-- start Material provided --

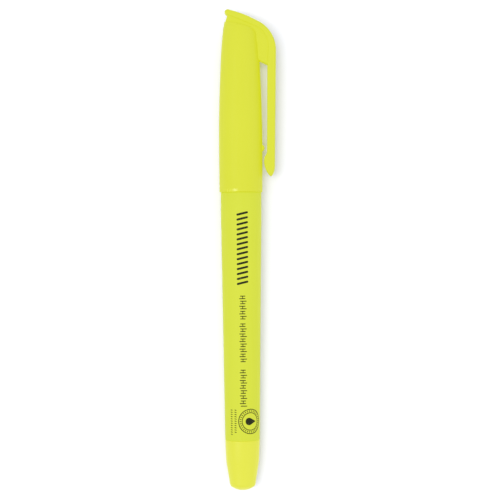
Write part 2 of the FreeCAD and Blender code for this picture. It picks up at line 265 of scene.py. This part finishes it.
def moulded_plastic(name, colour, roughness, painted_glow, grain=1.0, shine=0.3):
    """Fluorescent moulded plastic: faint flow clouding, fine surface grain, and handling wear that
    shows as long thin streaks of different gloss. painted_glow is the strength of a painted glow, a
    steady emission in the plastic's colour that lights it evenly from every side and flattens its
    shade."""
    deep_colour = [channel * 0.96 for channel in colour]
    material, shader, node, link = principled(name)
    place = node("ShaderNodeTexCoord")
    clouds = node("ShaderNodeTexNoise", Scale=70.0, Detail=3.0, Roughness=0.55)
    link(place.outputs["Object"], clouds.inputs["Vector"])
    blend = node("ShaderNodeMix", data_type="RGBA")
    blend.inputs["A"].default_value = (*colour, 1)
    blend.inputs["B"].default_value = (*deep_colour, 1)
    spread = node("ShaderNodeMapRange")
    spread.inputs["From Min"].default_value = 0.3
    spread.inputs["From Max"].default_value = 0.75
    link(clouds.outputs["Fac"], spread.inputs["Value"])
    link(spread.outputs["Result"], blend.inputs["Factor"])
    link(blend.outputs["Result"], shader.inputs["Base Color"])

    stretch = node("ShaderNodeMapping")
    stretch.inputs["Scale"].default_value = (1.0, 0.06, 1.0)
    link(place.outputs["Object"], stretch.inputs["Vector"])
    streaks = node("ShaderNodeTexNoise", Scale=1500.0, Detail=4.0, Roughness=0.6)
    link(stretch.outputs["Vector"], streaks.inputs["Vector"])
    gloss = node("ShaderNodeMapRange")
    gloss.inputs["From Min"].default_value = 0.35
    gloss.inputs["From Max"].default_value = 0.8
    gloss.inputs["To Min"].default_value = roughness
    gloss.inputs["To Max"].default_value = roughness + 0.16
    link(streaks.outputs["Fac"], gloss.inputs["Value"])
    link(gloss.outputs["Result"], shader.inputs["Roughness"])

    fine = node("ShaderNodeTexNoise", Scale=1400.0, Detail=2.0, Roughness=0.5)
    link(place.outputs["Object"], fine.inputs["Vector"])
    height = node("ShaderNodeMath", operation="ADD")
    link(fine.outputs["Fac"], height.inputs[0])
    link(clouds.outputs["Fac"], height.inputs[1])
    bump = node("ShaderNodeBump")
    bump.inputs["Strength"].default_value = 0.22 * grain
    bump.inputs["Distance"].default_value = 0.03 * MM
    link(height.outputs["Value"], bump.inputs["Height"])
    link(bump.outputs["Normal"], shader.inputs["Normal"])

    shader.inputs["IOR"].default_value = 1.49
    shader.inputs["Specular IOR Level"].default_value = shine
    # Painted glow: this emission lights the plastic the same from every side, lit or not, and evens
    # out its shade.
    shader.inputs["Emission Color"].default_value = (colour[0], colour[1], 0.0, 1)
    shader.inputs["Emission Strength"].default_value = painted_glow
    return material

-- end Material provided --

Reproduce the whole listing word for word.

Reply to the exercise:
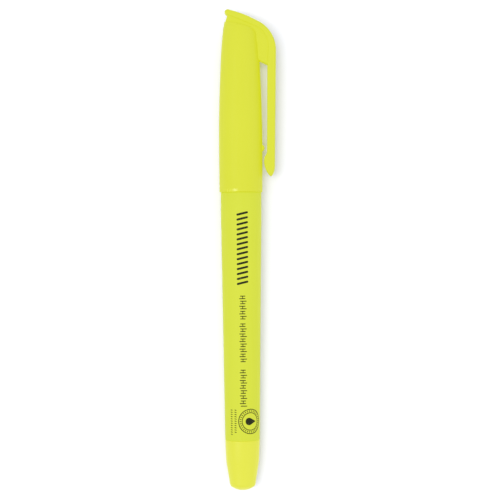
Write part 2 of the FreeCAD and Blender code for this picture. It picks up at line 265 of scene.py. This part finishes it.
def moulded_plastic(name, colour, roughness, painted_glow, grain=1.0, shine=0.3):
    """Fluorescent moulded plastic: faint flow clouding, fine surface grain, and handling wear that
    shows as long thin streaks of different gloss. painted_glow is the strength of a painted glow, a
    steady emission in the plastic's colour that lights it evenly from every side and flattens its
    shade."""
    deep_colour = [channel * 0.96 for channel in colour]
    material, shader, node, link = principled(name)
    place = node("ShaderNodeTexCoord")
    clouds = node("ShaderNodeTexNoise", Scale=70.0, Detail=3.0, Roughness=0.55)
    link(place.outputs["Object"], clouds.inputs["Vector"])
    blend = node("ShaderNodeMix", data_type="RGBA")
    blend.inputs["A"].default_value = (*colour, 1)
    blend.inputs["B"].default_value = (*deep_colour, 1)
    spread = node("ShaderNodeMapRange")
    spread.inputs["From Min"].default_value = 0.3
    spread.inputs["From Max"].default_value = 0.75
    link(clouds.outputs["Fac"], spread.inputs["Value"])
    link(spread.outputs["Result"], blend.inputs["Factor"])
    link(blend.outputs["Result"], shader.inputs["Base Color"])

    stretch = node("ShaderNodeMapping")
    stretch.inputs["Scale"].default_value = (1.0, 0.06, 1.0)
    link(place.outputs["Object"], stretch.inputs["Vector"])
    streaks = node("ShaderNodeTexNoise", Scale=1500.0, Detail=4.0, Roughness=0.6)
    link(stretch.outputs["Vector"], streaks.inputs["Vector"])
    gloss = node("ShaderNodeMapRange")
    gloss.inputs["From Min"].default_value = 0.35
    gloss.inputs["From Max"].default_value = 0.8
    gloss.inputs["To Min"].default_value = roughness
    gloss.inputs["To Max"].default_value = roughness + 0.16
    link(streaks.outputs["Fac"], gloss.inputs["Value"])
    link(gloss.outputs["Result"], shader.inputs["Roughness"])

    fine = node("ShaderNodeTexNoise", Scale=1400.0, Detail=2.0, Roughness=0.5)
    link(place.outputs["Object"], fine.inputs["Vector"])
    height = node("ShaderNodeMath", operation="ADD")
    link(fine.outputs["Fac"], height.inputs[0])
    link(clouds.outputs["Fac"], height.inputs[1])
    bump = node("ShaderNodeBump")
    bump.inputs["Strength"].default_value = 0.22 * grain
    bump.inputs["Distance"].default_value = 0.03 * MM
    link(height.outputs["Value"], bump.inputs["Height"])
    link(bump.outputs["Normal"], shader.inputs["Normal"])

    shader.inputs["IOR"].default_value = 1.49
    shader.inputs["Specular IOR Level"].default_value = shine
    # Painted glow: this emission lights the plastic the same from every side, lit or not, and evens
    # out its shade.
    shader.inputs["Emission Color"].default_value = (colour[0], colour[1], 0.0, 1)
    shader.inputs["Emission Strength"].default_value = painted_glow
    return material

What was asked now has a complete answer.